While many countries in Europe and Central Asia have made progress in reducing the prevalence of hunger, other forms of malnutrition still exist in the region and can only be combatted by prioritizing food security, agriculture and rural development, the head of the United Nation’s agricultural agency said today.
Speaking at the start of the biennial Food and Agriculture Organization (FAO) Regional Conference for Europe, taking place from 4 to 6 May in Antalya, Turkey, the agency’s Director-General, José Graziano da Silva, noted that the absolute number of hungry people in the region – measured in terms of their caloric energy intake – dropped by at least 40 per cent since 1990.
“But despite overall positive trends regarding food security, others forms of malnutrition still persist and continue to be a problem, affecting all the nations in this diverse region,” he said.
For example, in 48 of 53 countries in the wider Europe and Central Asia region, the combined overweight and obesity prevalence in the adult population exceeds 55 per cent, while relatively high rates of stunting continue to be seen among children in the Caucasus and Central Asia, the Director-General said.
He highlighted that many governments in the region have already started taking steps that move beyond just producing more food, and which seek to transform food systems to improve food quality and people’s nutrition.
Noting that a substantial number of the region’s poor and malnourished people live in the countryside, the Director-General emphasized that fostering dynamic rural economies must remain at the heart of development efforts.
To support such work, FAO has embarked on two priority regional initiatives. The first focuses on empowering smallholders and family farmers in order to improve their livelihoods and resilience to disasters and shocks, including climate change, while the second aims at improving the agriculture and food trade-policy environment in ways that can help small- and medium-sized farm operations thrive and expand.
Against the backdrop of Turkey, which is currently struggling to cope with more than 2.5 million international refugees and migrants, Mr. Graziano da Silva also emphasized the need to combat at their roots phenomena that put stress on populations and trigger migration, both within countries and across borders.
Armed conflicts are one cause, but climate change, food-chain threats such as agricultural pests and diseases, rural poverty, climate-induced natural disasters and other harsh realities also put pressure on families and communities, the Director-General said.
Describing sustainable development as an essential element for building a safer, more peaceful world, Mr. Graziano da Silva also highlighted that prioritizing food security, agriculture and rural development can help support the establishment of peaceful and stable societies.

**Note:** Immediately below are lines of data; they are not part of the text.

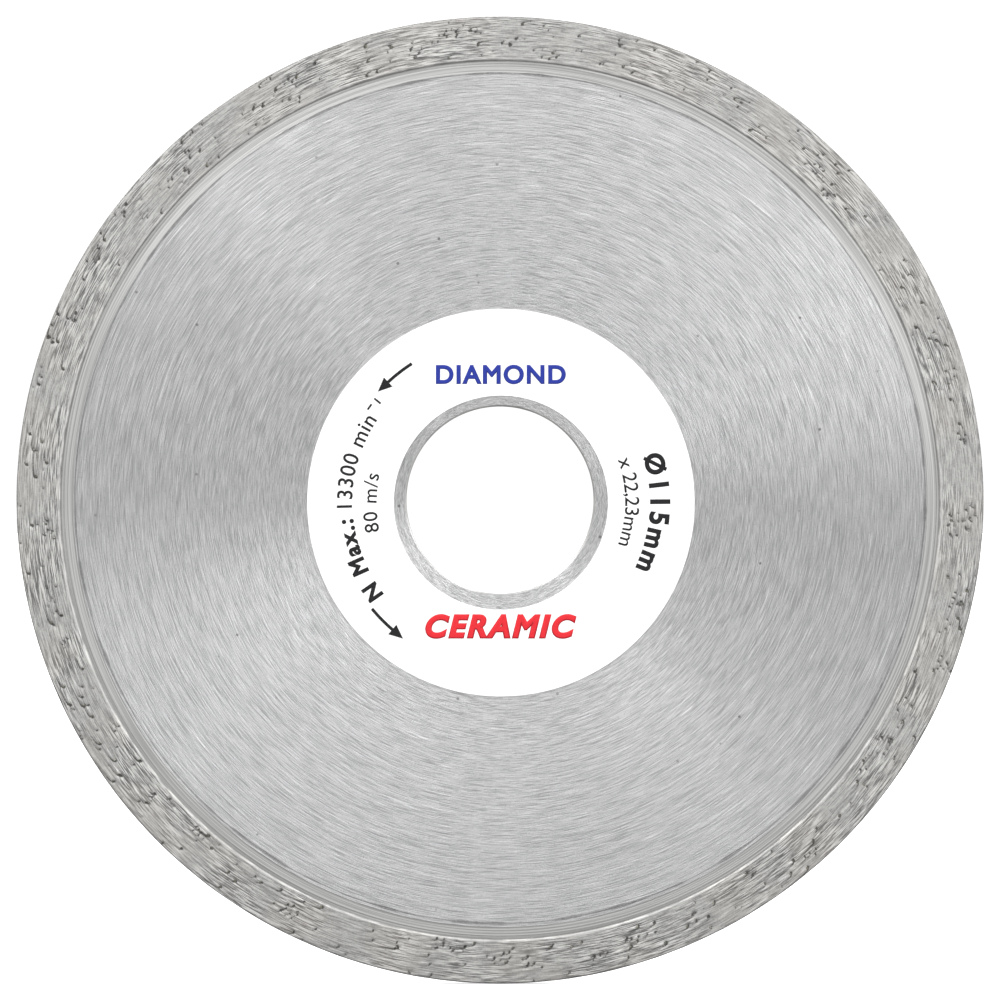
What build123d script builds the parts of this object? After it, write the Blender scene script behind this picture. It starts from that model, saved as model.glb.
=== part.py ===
"""Continuous-rim diamond blade for an angle grinder, 115 x 22.23 mm.

The blade stands upright: its axis is Y, its printed front face looks towards -Y, and +Z is up.
The origin is the centre of the arbor bore, halfway through the steel core.
All sizes are in millimetres and all angles in degrees.
"""
from build123d import *
from math import cos, radians, sin
from random import Random
import os

os.makedirs("parts", exist_ok=True)

# ---- Driving dimensions -------------------------------------------------------------------
blade_d = 115.0          # over the points of the grit on the cutting edge
bore_d = 22.23           # standard 7/8 inch arbor
core_t = 1.3             # steel disc
rim_t = 1.8              # sintered rim, proud of the core on both faces
rim_height = 5.2         # radial height of the cutting rim

# Steel core
bore_chamfer = 0.15
band_width = 1.6         # turned band beside the rim, on both faces
band_depth = 0.06        # the core stays this much thinner from the band to its edge
tooth_count = 48         # locking teeth inside the rim
tooth_height = 1.4
tooth_root_w = 2.8
tooth_tip_w = 3.7        # wider than the root, so that the bond can't pull off

# Sintered rim
rim_inner_bevel = 0.12
rim_outer_bevel = 0.22

# Diamond grit: half-buried octahedral crystals with their outer points dressed down
crystal_size = 0.56      # across the points
crystal_proud = 0.09     # height of the dressed point above the bond
crystal_lift = 0.01      # height of the crystal's widest section above the bond
crystal_gap = 0.75       # least distance between the centres of two crystals
face_crystals = 120      # on each side face
edge_crystals = 40       # on the cutting edge

# Printed label on the front face
label_d = 46.0
label_hole_d = 25.4
label_t = 0.1
label_shift = (0.1, -0.33)   # stuck on a little off centre

# ---- Sizes that follow --------------------------------------------------------------------
bore_r = bore_d / 2
blade_r = blade_d / 2
bond_r = blade_r - crystal_proud
seam_r = blade_r - rim_height
band_r = seam_r - band_width
tooth_tip_r = seam_r + tooth_height
half_core = core_t / 2
half_edge = half_core - band_depth
half_rim = rim_t / 2
half_crystal = crystal_size / 2
face_plane = Plane.XZ    # its normal is -Y, the way that the front face looks

# ---- Steel core: turned disc with arbor bore, thinned edge and locking teeth --------------
with BuildPart() as steel_core:
    with BuildSketch(Plane.XY):
        with BuildLine():
            Polyline(
                (bore_r, 0),
                (bore_r, half_core - bore_chamfer),
                (bore_r + bore_chamfer, half_core),
                (band_r, half_core),
                (band_r + band_depth, half_edge),
                (tooth_tip_r, half_edge),
                (tooth_tip_r, 0),
            )
            mirror(about=Plane.XZ)
        make_face()
    revolve(axis=Axis.Y)
    with BuildSketch(face_plane):
        Circle(tooth_tip_r + tooth_height)
        Circle(seam_r, mode=Mode.SUBTRACT)
        with PolarLocations(0, tooth_count):
            Polygon(
                (seam_r - tooth_height, -tooth_root_w / 2),
                (seam_r, -tooth_root_w / 2),
                (tooth_tip_r, -tooth_tip_w / 2),
                (tooth_tip_r + tooth_height, -tooth_tip_w / 2),
                (tooth_tip_r + tooth_height, tooth_tip_w / 2),
                (tooth_tip_r, tooth_tip_w / 2),
                (seam_r, tooth_root_w / 2),
                (seam_r - tooth_height, tooth_root_w / 2),
                align=None,
                mode=Mode.SUBTRACT,
            )
    extrude(amount=core_t, both=True, mode=Mode.SUBTRACT)
steel_core.part.label = "steel_core"
export_step(steel_core.part, "parts/steel_core.step")

# ---- Diamond grit: separate crystals, seated in the rim's faces and cutting edge ----------
chance = Random(115)
seats = []


def face_seat(tilt):
    """A seat on a side face: tilt 90 turns the crystal's point to the front, -90 to the back."""
    inner = seam_r + rim_inner_bevel + half_crystal
    outer = bond_r - rim_outer_bevel - half_crystal
    radius = chance.uniform(inner, outer)
    angle = radians(chance.uniform(0, 360))
    side = -1 if tilt > 0 else 1
    place = Location((radius * cos(angle), side * (half_rim + crystal_lift), radius * sin(angle)))
    return place * Location((0, 0, 0), (tilt, 0, chance.uniform(0, 90)))


def edge_seat():
    """A seat on the cutting edge, with the crystal's point outwards along the radius."""
    inset = half_rim - rim_outer_bevel - half_crystal
    across = Location((0, chance.uniform(-inset, inset), 0), (0, chance.uniform(0, 360), 0))
    outwards = Location((bond_r + crystal_lift, 0, 0), (0, 90, 0))
    return across * outwards * Location((0, 0, 0), (0, 0, chance.uniform(0, 90)))


def fill_seats(count, propose):
    """Take count proposed seats, leaving out any that is too near to one already taken."""
    wanted = len(seats) + count
    while len(seats) < wanted:
        seat = propose()
        if all((seat.position - other.position).length > crystal_gap for other in seats):
            seats.append(seat)


fill_seats(face_crystals, lambda: face_seat(90))
fill_seats(face_crystals, lambda: face_seat(-90))
fill_seats(edge_crystals, edge_seat)

crystal = ConvexPolyhedron([
    (half_crystal, 0, 0),
    (-half_crystal, 0, 0),
    (0, half_crystal, 0),
    (0, -half_crystal, 0),
    (0, 0, crystal_proud - crystal_lift),
    (0, 0, -half_crystal),
])
with BuildPart() as diamond_grit:
    with Locations(*seats):
        add(crystal)
diamond_grit.part.label = "diamond_grit"
export_step(diamond_grit.part, "parts/diamond_grit.step")

# ---- Sintered rim: bond pressed round the core's teeth, with a socket for each crystal ----
with BuildPart() as diamond_rim:
    with BuildSketch(Plane.XY) as rim_profile:
        with Locations(((seam_r + bond_r) / 2, 0)):
            Rectangle(bond_r - seam_r, rim_t)
        chamfer(rim_profile.vertices().group_by(Axis.X)[0], rim_inner_bevel)
        chamfer(rim_profile.vertices().group_by(Axis.X)[-1], rim_outer_bevel)
    revolve(axis=Axis.Y)
    add(steel_core.part, mode=Mode.SUBTRACT)
    add(diamond_grit.part, mode=Mode.SUBTRACT)
diamond_rim.part.label = "diamond_rim"
export_step(diamond_rim.part, "parts/diamond_rim.step")

# ---- Label: ring of printed film stuck to the front face ----------------------------------
with BuildPart() as label:
    with BuildSketch(face_plane.offset(half_core)):
        with Locations(label_shift):
            Circle(label_d / 2)
            Circle(label_hole_d / 2, mode=Mode.SUBTRACT)
    extrude(amount=label_t)
label.part.label = "label"
export_step(label.part, "parts/label.step")
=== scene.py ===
"""Looks of a continuous-rim diamond blade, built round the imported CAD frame.

The blade stands upright: its axis is Y, the printed front face looks towards -Y and +Z is up.
Blender works in metres, and the sizes below are written in millimetres times MM.
"""
import bmesh
import bpy
import math
import numpy as np
import random
from mathutils import Matrix, Vector

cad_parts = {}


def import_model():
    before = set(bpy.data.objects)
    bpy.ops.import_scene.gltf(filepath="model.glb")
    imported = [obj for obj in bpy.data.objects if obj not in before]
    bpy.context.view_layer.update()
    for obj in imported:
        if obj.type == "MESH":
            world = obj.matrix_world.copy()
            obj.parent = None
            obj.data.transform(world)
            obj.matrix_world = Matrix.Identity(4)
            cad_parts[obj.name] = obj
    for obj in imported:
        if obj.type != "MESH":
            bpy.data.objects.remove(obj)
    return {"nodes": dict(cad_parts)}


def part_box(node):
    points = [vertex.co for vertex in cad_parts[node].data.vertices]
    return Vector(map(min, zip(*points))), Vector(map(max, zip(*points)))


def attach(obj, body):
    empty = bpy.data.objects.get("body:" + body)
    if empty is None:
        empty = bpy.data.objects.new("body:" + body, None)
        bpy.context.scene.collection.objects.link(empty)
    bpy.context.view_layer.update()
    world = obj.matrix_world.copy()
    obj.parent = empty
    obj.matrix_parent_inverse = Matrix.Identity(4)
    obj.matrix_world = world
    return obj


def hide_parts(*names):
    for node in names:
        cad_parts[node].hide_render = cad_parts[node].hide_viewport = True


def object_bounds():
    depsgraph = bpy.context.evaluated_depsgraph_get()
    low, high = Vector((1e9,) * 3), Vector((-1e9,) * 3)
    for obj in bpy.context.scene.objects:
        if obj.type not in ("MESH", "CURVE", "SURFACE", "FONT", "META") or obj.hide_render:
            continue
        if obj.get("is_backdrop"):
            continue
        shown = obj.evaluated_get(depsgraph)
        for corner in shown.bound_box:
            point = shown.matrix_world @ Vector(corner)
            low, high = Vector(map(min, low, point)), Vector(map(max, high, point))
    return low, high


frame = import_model()
cad_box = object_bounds()

MM = 0.001
NODES = frame["nodes"]


# ---- Sizes taken from the frame -----------------------------------------------------------
def mesh_points(obj):
    """The vertices of a mesh as rows of x, y, z."""
    points = np.zeros(len(obj.data.vertices) * 3)
    obj.data.vertices.foreach_get("co", points)
    return points.reshape(-1, 3)


def reach(node):
    """Smallest and largest distance of a CAD node's corners from the blade's axis."""
    points = mesh_points(NODES[node])
    radii = np.hypot(points[:, 0], points[:, 2])
    return float(radii.min()), float(radii.max())


BORE_R, TOOTH_TIP_R = reach("steel_core")
SEAM_R, BOND_R = reach("diamond_rim")
HALF_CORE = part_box("steel_core")[1].y
HALF_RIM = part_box("diamond_rim")[1].y
LABEL_LOW, LABEL_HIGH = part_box("label")
LABEL_CENTRE = (LABEL_LOW + LABEL_HIGH) / 2
LABEL_R = (LABEL_HIGH.x - LABEL_LOW.x) / 2
LABEL_FACE = LABEL_LOW.y

# ---- Sizes that the CAD boxes don't give --------------------------------------------------
BORE_CHAMFER = 0.15 * MM
BAND_WIDTH = 1.6 * MM
BAND_DEPTH = 0.06 * MM
BAND_R = SEAM_R - BAND_WIDTH
HALF_EDGE = HALF_CORE - BAND_DEPTH
TOOTH_COUNT = 48
TOOTH_TIP = 3.7 * MM
RIM_INNER_ROUND = 0.25 * MM
RIM_LIP = 0.15 * MM      # bond that has crept over the steel beside the seam
RIM_OUTER_ROUND = 0.22 * MM
SEAT_DEPTH = 0.2 * MM    # a crystal nearer than this to a side face is seated in that face
LABEL_HOLE_R = 12.7 * MM
LABEL_SOFT_EDGE = 0.02 * MM
INK_T = 0.012 * MM
FLOOR_REACH = 6.0        # metres each way, so that no view meets its edge
BLADE_SHARE = 0.969      # of the view's width, as the camera frames the blade
SHARP_ANGLE = math.radians(35)


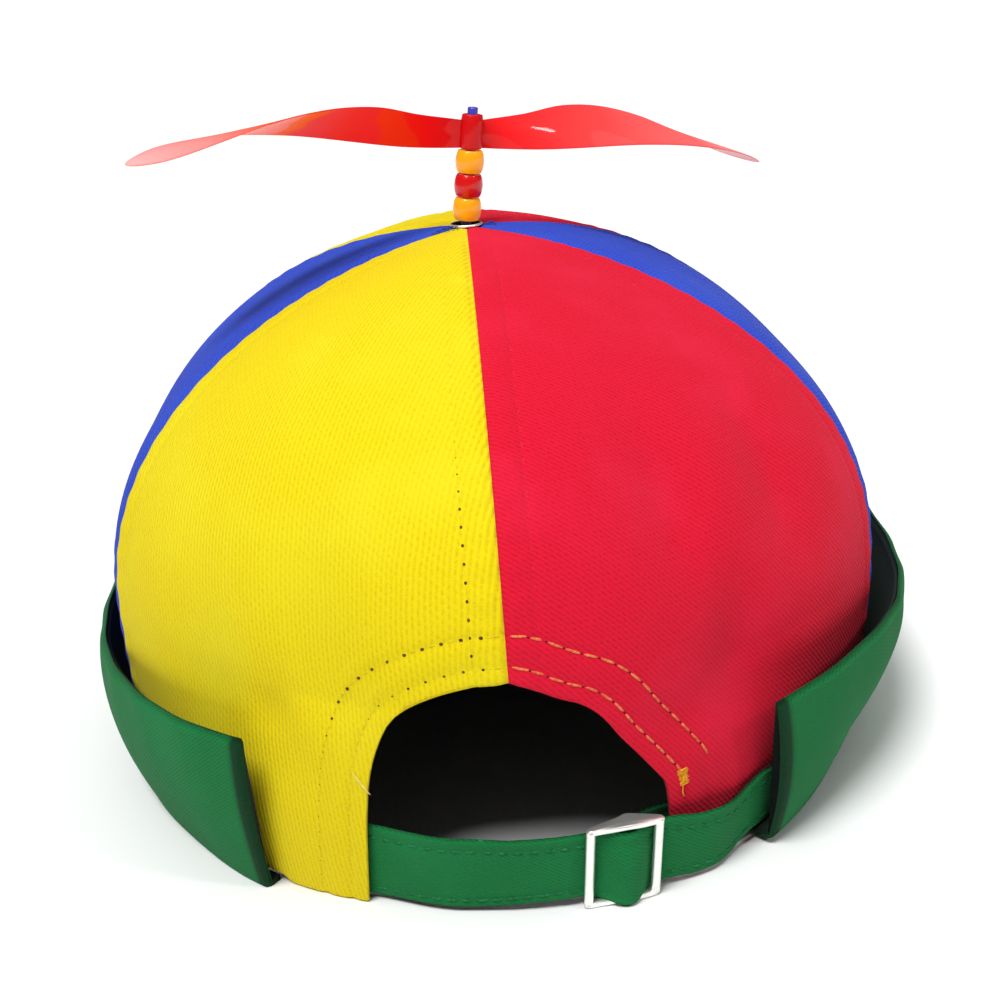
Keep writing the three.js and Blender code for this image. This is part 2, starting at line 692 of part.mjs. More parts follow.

FAO Regional Conferences take place every two years, bringing together in the case of Europe and Central Asia delegates from 53 member countries and one member organization – the European Union. Numerous observer organizations representing civil society and the private sector also participate in the conference, which sets regional priorities for food and agriculture, and oversees FAO’s field programme and other work in the region.
This week’s sessions include a ministerial-level discussion on how FAO members in Europe and Central Asia will respond to the Sustainable Development Goals (SDGs). Promotion of a group of foods known as pulses – dried beans, peas, lentils and other edible seeds that grow in pods – is another central agenda item. Food losses and waste, nuclear techniques for controlling insect pests, and the upcoming World Programme for the Census of Agriculture will also be discussed.